Wie geht es nun weiter? Bis zum 31. März 2020 soll die erwähnte Potenzialanalyse vorliegen. Dann werden die Ergebnisse in den Gremien des Stadtrates diskutiert und in die Ausschreibung für den künftigen Betrieb einfließen. Am 30. September 2020 läuft der Interimsvertrag mit dem aktuellen Betreiber, dem Freundeskreis Gohliser Schlösschen e.V., aus. Bis zum Jahresende will die Stadt Reparatur- und Restaurierungsmaßnahmen am und im Schloss vornehmen. Danach soll das Schlösschen am 1. Januar 2021 wiedereröffnet werden.

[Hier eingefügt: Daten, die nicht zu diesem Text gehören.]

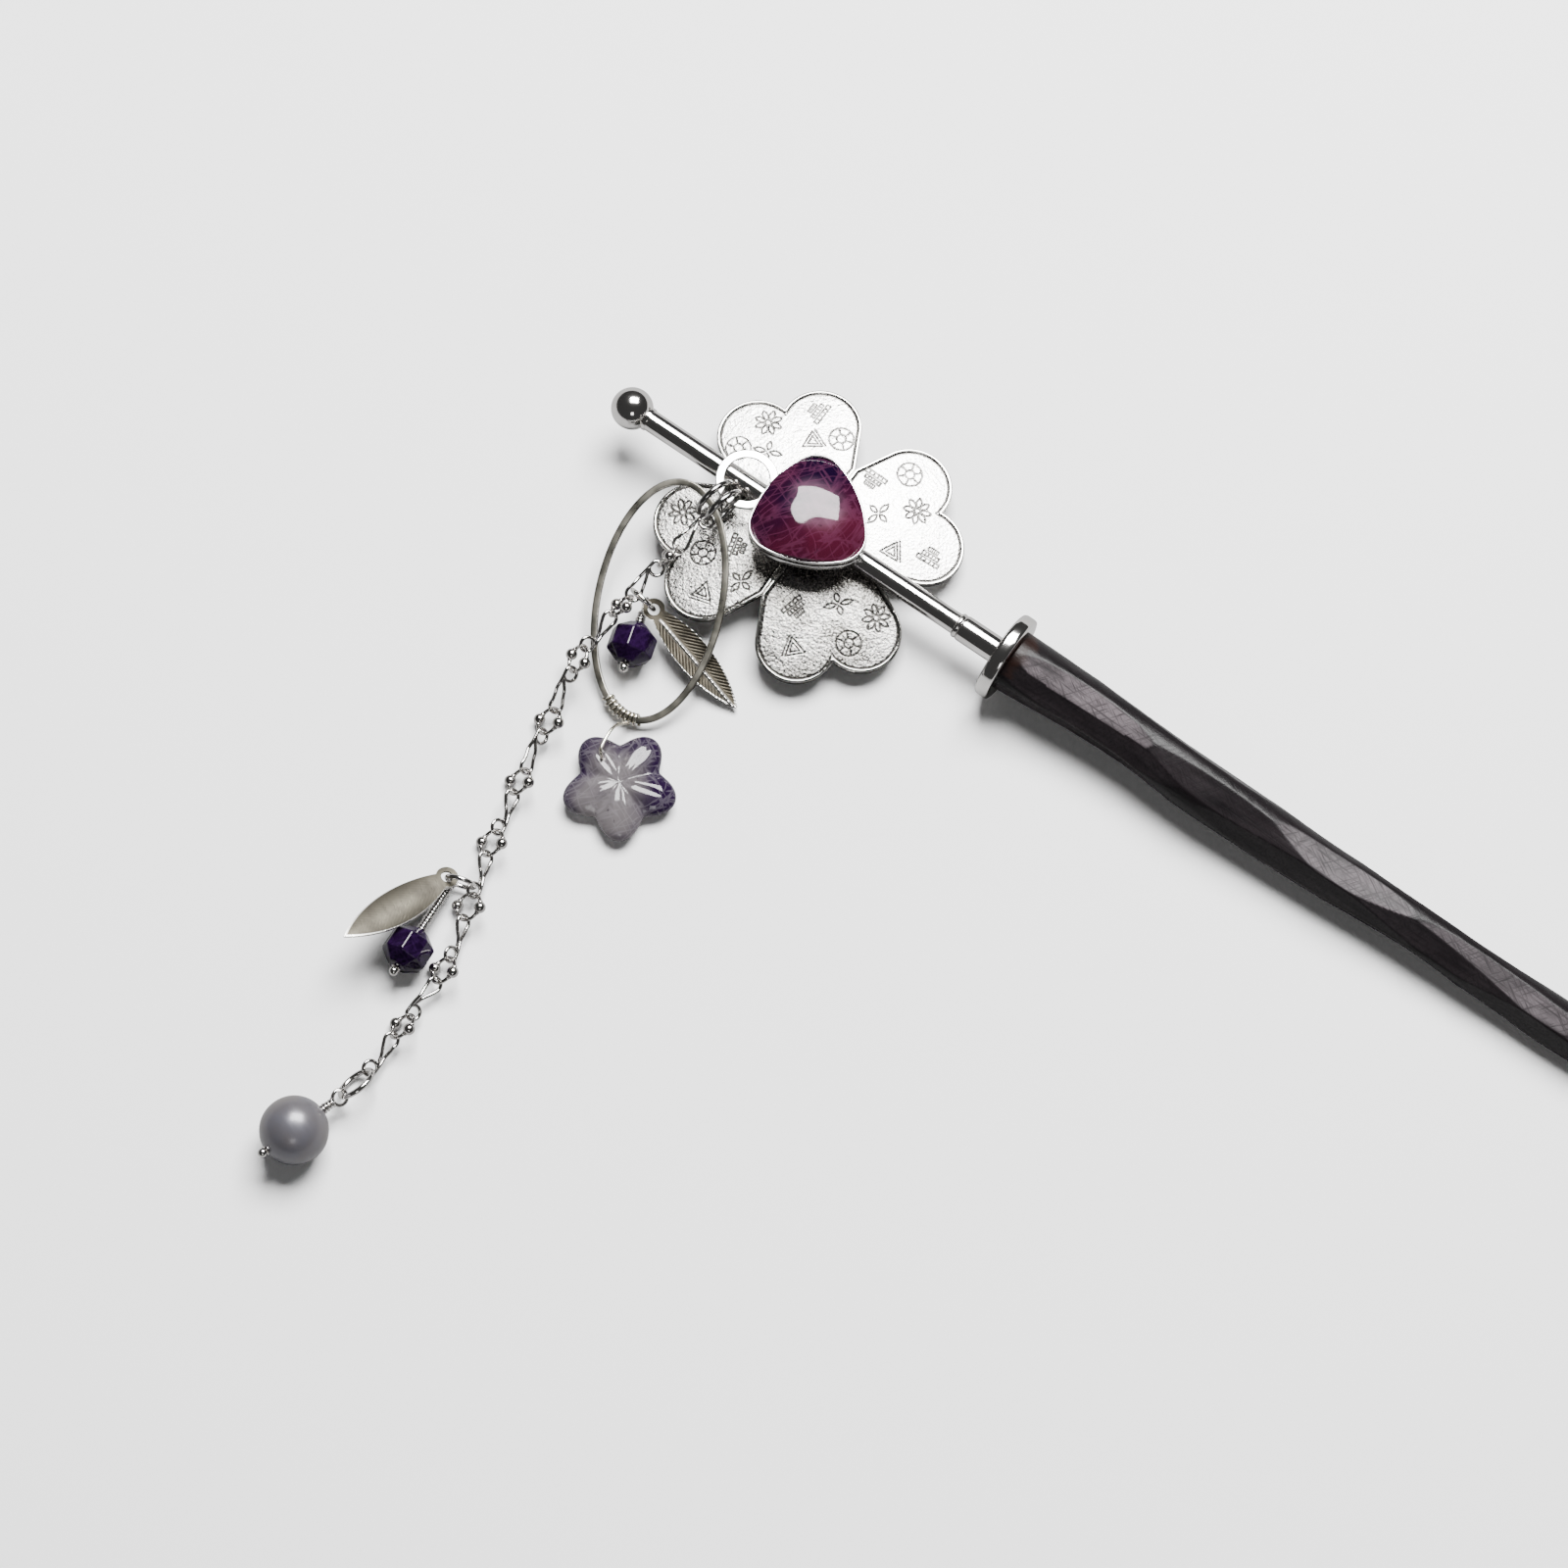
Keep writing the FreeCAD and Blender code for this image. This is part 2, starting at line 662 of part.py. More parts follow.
def make_link(label, placement):
    """A figure of eight in one plane: a round end each way, joined by two straight wires that cross."""
    ends_reach = f"({cell('link_half_length')} - {cell('link_end_radius')})"
    lean = f"asin({cell('link_end_radius')} / {ends_reach})"
    lean_now = math.degrees(math.asin(
        size("link_end_radius") / (size("link_half_length") - size("link_end_radius"))
    ))
    wire = f"{cell('chain_wire')} / 2"
    straight = f"sqrt({ends_reach} ^ 2 - {cell('link_end_radius')} ^ 2)"
    straight_now = math.sqrt(
        (size("link_half_length") - size("link_end_radius")) ** 2 - size("link_end_radius") ** 2
    )
    pieces = []
    for side, name in ((0, "Far"), (180, "Near")):
        end = make(
            "Part::Torus", f"{label}{name}", Radius1=cell("link_end_radius"), Radius2=wire,
            Angle3=f"180 deg + 2 * {lean}",
        )
        end.Placement = Placement(Vector(), Rotation(UP, side - 90 - lean_now))
        sign = "" if side == 0 else "-"
        end.setExpression("Placement.Base.x", f"{sign}{ends_reach}")
        pieces.append(end)
    for sign, name in ((1, "Up"), (-1, "Down")):
        across = make("Part::Cylinder", f"{label}{name}", Radius=wire, Height=f"2 * {straight}")
        heading = turned(ALONG, UP, sign * lean_now)
        across.Placement = Placement(heading * -straight_now, Rotation(UP, heading))
        pieces.append(across)
    node(fused(f"Link_{label}", pieces), label, placement)


def make_ball_ring(label, placement):
    """A wire ring with a small ball on each side of it."""
    wire = make(
        "Part::Torus", f"{label}Wire", Radius1=cell("ball_ring_radius"), Radius2=f"{cell('chain_wire')} / 2"
    )
    pieces = [wire]
    for sign in (-1, 1):
        ball = make("Part::Sphere", f"{label}Ball{sign + 1}", Radius=f"{cell('ball_ring_ball')} / 2")
        ball.setExpression("Placement.Base.y", f"{sign} * {cell('ball_ring_radius')}")
        pieces.append(ball)
    node(fused(f"BallRing_{label}", pieces), label, placement)


def make_chain():
    for number, frame in enumerate(LINK_FRAMES, 1):
        make_link(f"chain_link_{number:02d}", frame)
    for number, frame in enumerate(BALL_RING_FRAMES, 1):
        make_ball_ring(f"ball_ring_{number}", frame)


# --- the charms: a ring on the chain that carries a bead on a wrapped pin and a leaf ----------------------------

def linked(point, out, radius, wires):
    """The centre of a ring that goes round a wire's point: off to one side, so that the wires just clear."""
    return point + unit(out) * (radius - wires / 2 - size("link_play"))


def make_bead(label, placement):
    """An eight-sided barrel bead, widest in the middle, drilled from end to end."""
    half = size("bead_diameter") / 2
    sections = []
    for number, (height, girth) in enumerate(((-0.9, 0.45), (-0.42, 0.98), (0.42, 0.98), (0.9, 0.45))):
        section = make("Part::RegularPolygon", f"{label}Section{number}")
        section.Polygon = 8
        section.setExpression("Circumradius", f"{cell('bead_diameter')} / 2 * {girth}")
        section.setExpression("Placement.Base.z", f"{cell('bead_diameter')} / 2 * {height}")
        sections.append(section)
    facets = make("Part::Loft", f"{label}Facets")
    facets.Sections = sections
    facets.Solid = True
    facets.Ruled = True
    bore = make("Part::Cylinder", f"{label}Bore", at(z=-half), Height=cell("bead_diameter"))
    bore.setExpression("Radius", f"{cell('pin_wire')} / 2 + {cell('glue_gap')}")
    node(cut(f"Bead_{label}", facets, bore), label, placement)


def make_pin(label, placement, half_bead, loop_reach):
    """A headpin through a bead: a ball below it, the wire, a wound neck above it, and a loop."""
    wire = f"{cell('pin_wire')} / 2"
    low = half_bead + size("pin_ball") / 2
    neck = loop_reach - size("pin_loop_radius") - half_bead
    ball = make("Part::Sphere", f"{label}Ball", at(z=-low), Radius=f"{cell('pin_ball')} / 2")
    stem = make("Part::Cylinder", f"{label}Stem", at(z=-low), Radius=wire)
    stem.Height = low + half_bead + neck
    coil = make("Part::Cylinder", f"{label}Neck", at(z=half_bead), Radius=f"{cell('pin_neck_diameter')} / 2")
    coil.Height = neck
    loop = make("Part::Torus", f"{label}Loop", Radius1=cell("pin_loop_radius"), Radius2=wire)
    turn = Rotation(Vector(0, 1, 0), 90)
    loop.Placement = Placement(Vector(0, 0, loop_reach), turn)
    node(fused(f"Pin_{label}", [ball, stem, coil, loop]), label, placement)


def make_leaf(label, placement, bulge):
    """A pointed oval of sheet bent across its width, up or down, with a drilled tab at its root."""
    length = size("leaf_length")
    width = size("leaf_width")
    side_radius = (length**2 + width**2) / (4 * width)
    bend = size("leaf_bend_radius")
    half_sheet = size("leaf_sheet") / 2
    prism = []
    for sign in (-1, 1):
        side = make(
            "Part::Cylinder", f"{label}Side{sign + 1}", at(y=sign * (side_radius - width / 2), z=-width / 2),
            Radius=(
                f"({cell('leaf_length')} ^ 2 + {cell('leaf_width')} ^ 2) / (4 * {cell('leaf_width')})"
            ),
            Height=cell("leaf_width"),
        )
        prism.append(side)
    tab = make("Part::Cylinder", f"{label}Tab", Radius=f"{cell('leaf_hole')}", Height=cell("leaf_width"))
    tab.setExpression("Placement.Base.x", f"-{cell('leaf_length')} / 2 + {cell('leaf_hole')} * 0.7")
    tab.setExpression("Placement.Base.z", f"-{cell('leaf_width')} / 2")
    outline = fused(f"{label}Outline", [common(f"{label}Oval", *prism), tab])
    shells = []
    for sign in (1, -1):
        shell = make("Part::Cylinder", f"{label}Bend{sign + 1}", on_x(-length), Height=cell("leaf_length"))
        shell.setExpression("Height", f"2 * {cell('leaf_length')}")
        shell.Placement.Base.z = -bulge * bend
        shell.setExpression("Radius", f"{cell('leaf_bend_radius')} + {sign} * {cell('leaf_sheet')} / 2")
        shells.append(shell)
    sheet_metal = common(f"{label}Sheet", outline, cut(f"{label}Shell", *shells))
    hole = make(
        "Part::Cylinder", f"{label}Hole", Radius=f"{cell('leaf_hole')} / 2", Height=f"2 * {cell('leaf_width')}"
    )
    hole.setExpression("Placement.Base.x", f"-{cell('leaf_length')} / 2 + {cell('leaf_hole')} * 0.7")
    hole.setExpression("Placement.Base.z", f"-{cell('leaf_width')}")
    node(cut(f"Leaf_{label}", sheet_metal, hole), label, placement)


LEAF_HOLE_REACH = size("leaf_length") / 2 - size("leaf_hole") * 0.7
RING_WIRES = size("charm_ring_wire") + size("chain_wire")


def hung(centre, out, normal):
    """A ring's placement with its X along out, and its Z as near a normal as out allows."""
    return Placement(centre, Rotation(out, Vector(), normal, "XZY"))


class Charm:
    """Where one charm's ring, bead and leaf lie, from the side wire of the chain link that it hangs on.

    The ring stands square to the link. Its hooks are angles round it, from its outermost point on.
    """

    def __init__(self, link, side, out, bead_hook, bead_at, leaf_hook, leaf_tip):
        frame = LINK_FRAMES[link - 1]
        # a link's round end is widest here, and leaves room for the ring beside the next piece of chain
        forward = size("link_half_length") - size("link_end_radius") * 4 / 3
        sideways = side * size("link_end_radius") * 0.94
        side_wire = frame.multVec(Vector(forward, sideways, 0))
        along = frame.Rotation.multVec(ALONG)
        outward = unit(Vector(*out) - along * along.dot(Vector(*out)))
        centre = linked(side_wire, outward, size("charm_ring_radius"), RING_WIRES)
        self.ring = hung(centre, outward, along)
        self.bead = above_table(*bead_at)
        self.bead_held = self.round_ring(bead_hook)
        self.leaf_held = self.round_ring(leaf_hook)
        self.leaf_tip = above_table(*leaf_tip)

    def round_ring(self, degrees):
        """The middle of the ring's wire, so far round from its outermost point."""
        return self.ring.multVec(turned(ALONG, UP, degrees) * size("charm_ring_radius"))

    def pin_place(self):
        """The pin's place, with Z from the bead to its loop, and how far off the loop's centre is."""
        wires = size("charm_ring_wire") + size("pin_wire")
        loop = linked(self.bead_held, self.bead - self.bead_held, size("pin_loop_radius"), wires)
        wire_run = self.ring.Rotation.multVec(UP).cross(self.bead_held - self.ring.Base)
        return facing(self.bead, unit(loop - self.bead), wire_run), (loop - self.bead).Length

    def leaf_place(self, roll):
        """The leaf's place, with X from its drilled root to its tip, rolled about that line."""
        along = unit(self.leaf_tip - self.leaf_held)
        across = turned(unit(UP.cross(along)), along, roll)
        return Placement(self.leaf_held + along * LEAF_HOLE_REACH, Rotation(along, across, Vector(), "XYZ"))


UPPER = Charm(
    link=2, side=-1, out=(0.25, 0.0, -0.97),
    bead_hook=-10, bead_at=(-40.0, -24.1, 3.12), leaf_hook=60, leaf_tip=(-25.0, -22.9, 0.8),
)
LOWER = Charm(
    link=7, side=1, out=(-0.95, -0.28, 0.12),
    bead_hook=55, bead_at=(-39.4, -71.2, 3.1), leaf_hook=0, leaf_tip=(-45.2, -75.4, 9.0),
)


def make_charm(prefix, charm, leaf_roll, leaf_bulge):
    make_ring(f"{prefix}_charm_ring", "charm_ring_wire", "charm_ring_radius", charm.ring)
    place, reach = charm.pin_place()
    make_bead(f"{prefix}_bead", place)
    make_pin(f"{prefix}_bead_pin", place, size("bead_diameter") / 2 * 0.9, reach)
    make_leaf(f"{prefix}_leaf", charm.leaf_place(leaf_roll), leaf_bulge)


# --- the pearl at the chain's end ----------------------------------------------------------------------------

PEARL_WIRES = size("pearl_ring_wire") + size("chain_wire")
PEARL_RING_OUT = unit(Vector(-0.1, -1.0, 0.2))
PEARL_RING = hung(
    linked(CHAIN[-1], PEARL_RING_OUT, size("pearl_ring_radius"), PEARL_WIRES),
    PEARL_RING_OUT,
    LINK_FRAMES[-1].Rotation.multVec(Vector(0, 1, 0)),
)
PEARL_HELD = PEARL_RING.multVec(turned(ALONG, UP, -10) * size("pearl_ring_radius"))
PEARL_CENTRE = above_table(-37.0, -97.0, size("pearl_diameter") / 2)
PEARL_LOOP = linked(
    PEARL_HELD, PEARL_CENTRE - PEARL_HELD, size("pin_loop_radius"), size("pearl_ring_wire") + size("pin_wire")
)


def make_pearl_drop():
    """The last ring, and the drilled pearl on its own pin."""
    make_ring("pearl_ring", "pearl_ring_wire", "pearl_ring_radius", PEARL_RING)
    reach = PEARL_LOOP - PEARL_CENTRE
    wire_run = PEARL_RING.Rotation.multVec(UP).cross(PEARL_HELD - PEARL_RING.Base)
    place = facing(PEARL_CENTRE, unit(reach), wire_run)
    whole = make("Part::Sphere", "PearlWhole", Radius=f"{cell('pearl_diameter')} / 2")
    bore = make(
        "Part::Cylinder", "PearlBore", at(z=-size("pearl_diameter")),
        Radius=f"{cell('pin_wire')} / 2 + {cell('glue_gap')}", Height=f"2 * {cell('pearl_diameter')}",
    )
    node(cut("Pearl", whole, bore), "pearl", place)
    make_pin("pearl_pin", place, size("pearl_diameter") / 2, reach.Length)


def check_document():
    """Every object has to be up to date, and every sub-part a valid solid, before anything is written."""
    doc.recompute()
    for thing in doc.Objects:
        if "Invalid" in thing.State or "Error" in thing.State:
            raise RuntimeError(f"{thing.Name} did not build: {thing.State}")
    for piece in NODES:
        if piece.Shape.isNull() or not piece.Shape.isValid() or not piece.Shape.Solids:
            raise RuntimeError(f"{piece.Label} is not a valid solid")


def write_nodes():
    os.makedirs("parts", exist_ok=True)
    for piece in NODES:
        piece.Shape.exportStep(f"parts/{piece.Label}.step")


make_stick()
make_flange()
make_sleeve()
make_rod()
make_ball()
make_clover()
make_staple("binding_wire_front", -1)
make_staple("binding_wire_back", 1)
make_hanger()
make_bezel()
make_stone()
make_jump_rings()
make_hoop()
make_hoop_wrap()
make_flower()
make_chain()
make_charm("upper", UPPER, leaf_roll=0, leaf_bulge=-1)
make_charm("lower", LOWER, leaf_roll=0, leaf_bulge=1)
make_pearl_drop()
check_document()
write_nodes()
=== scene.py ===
"""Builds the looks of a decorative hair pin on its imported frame.

Every piece is a numpy surface in metres, in the frame's own axes. Small lengths are written in millimetres
and turned into metres by the MM factor.
"""

import math

import bpy
import numpy as np
from bpy.props import FloatProperty, FloatVectorProperty, IntProperty, PointerProperty
from mathutils import Matrix, Vector


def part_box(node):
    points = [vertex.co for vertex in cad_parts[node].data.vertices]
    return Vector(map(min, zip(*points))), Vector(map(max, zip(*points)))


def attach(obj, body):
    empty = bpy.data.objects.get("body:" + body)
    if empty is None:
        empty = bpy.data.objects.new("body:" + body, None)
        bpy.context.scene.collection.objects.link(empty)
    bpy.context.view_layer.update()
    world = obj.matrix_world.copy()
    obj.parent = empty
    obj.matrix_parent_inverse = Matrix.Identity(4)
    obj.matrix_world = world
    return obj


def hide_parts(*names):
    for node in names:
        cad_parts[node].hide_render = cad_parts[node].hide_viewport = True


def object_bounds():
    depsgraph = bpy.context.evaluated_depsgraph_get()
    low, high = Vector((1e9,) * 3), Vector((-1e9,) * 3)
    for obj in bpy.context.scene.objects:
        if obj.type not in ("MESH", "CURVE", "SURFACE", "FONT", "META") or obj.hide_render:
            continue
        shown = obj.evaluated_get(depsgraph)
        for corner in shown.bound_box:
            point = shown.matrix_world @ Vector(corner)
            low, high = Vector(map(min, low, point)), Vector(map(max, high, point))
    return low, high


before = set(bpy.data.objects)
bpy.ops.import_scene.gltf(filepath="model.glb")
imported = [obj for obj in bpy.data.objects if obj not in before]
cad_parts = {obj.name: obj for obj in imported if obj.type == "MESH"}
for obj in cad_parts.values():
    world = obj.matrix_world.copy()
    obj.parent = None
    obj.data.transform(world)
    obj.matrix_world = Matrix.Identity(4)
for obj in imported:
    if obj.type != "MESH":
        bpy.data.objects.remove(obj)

bl_info = {
    "name": "Clover hair pin",
    "version": (1, 0, 0),
    "blender": (4, 5, 0),
    "location": "View3D > Sidebar > Hair Pin",
    "description": "Makes the stick, clover, stone, hoop, flower, chain and charms of a hair pin",
    "category": "Add Mesh",
}

MM = 0.001
TAU = 2 * math.pi
OFF_AXIS = (0.31, 0.42, 0.85)  # a direction that no spun solid's axis lies along
CAD_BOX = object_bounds()


# --- arrays ---------------------------------------------------------------------------------------


def unit(v):
    """A vector or rows of vectors, each divided by its own length."""
    v = np.asarray(v, float)
    return v / np.maximum(np.linalg.norm(v, axis=-1, keepdims=True), 1e-12)


def node_points(name):
    """Triangle corners of a CAD node, as an array of triangles by corners by coordinates."""
    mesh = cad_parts[name].data
    mesh.calc_loop_triangles()
    corners = np.empty(len(mesh.loop_triangles) * 3, int)
    mesh.loop_triangles.foreach_get("vertices", corners)
    spots = np.empty(len(mesh.vertices) * 3)
    mesh.vertices.foreach_get("co", spots)
    return spots.reshape(-1, 3)[corners].reshape(-1, 3, 3)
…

Nach Auffassung des Bürgervereins steht dieser mit der heißen Nadel gestrickte Zeitplan im Widerspruch zu dem riesigen Blumenstrauß an Ideen und Wünschen für die künftige Nutzung des Schlösschens, wie sie beim Treffen am 29. Januar zusammengetragen wurden. Glaubt man im Kulturamt wirklich, in der Kürze der Zeit alle Probleme lösen zu können, um zu einem tragfähigen und nachhaltigen Betriebskonzept zu kommen? Der Bürgerverein ist hier skeptisch. Wichtig ist in unseren Augen, dass das Gohliser Schlösschen Ende 2020 nicht in einen Dornröschenschlaf verfallen darf. Wir werden die weitere Entwicklung aufmerksam verfolgen und zu gegebener Zeit im Gohlis Forum berichten.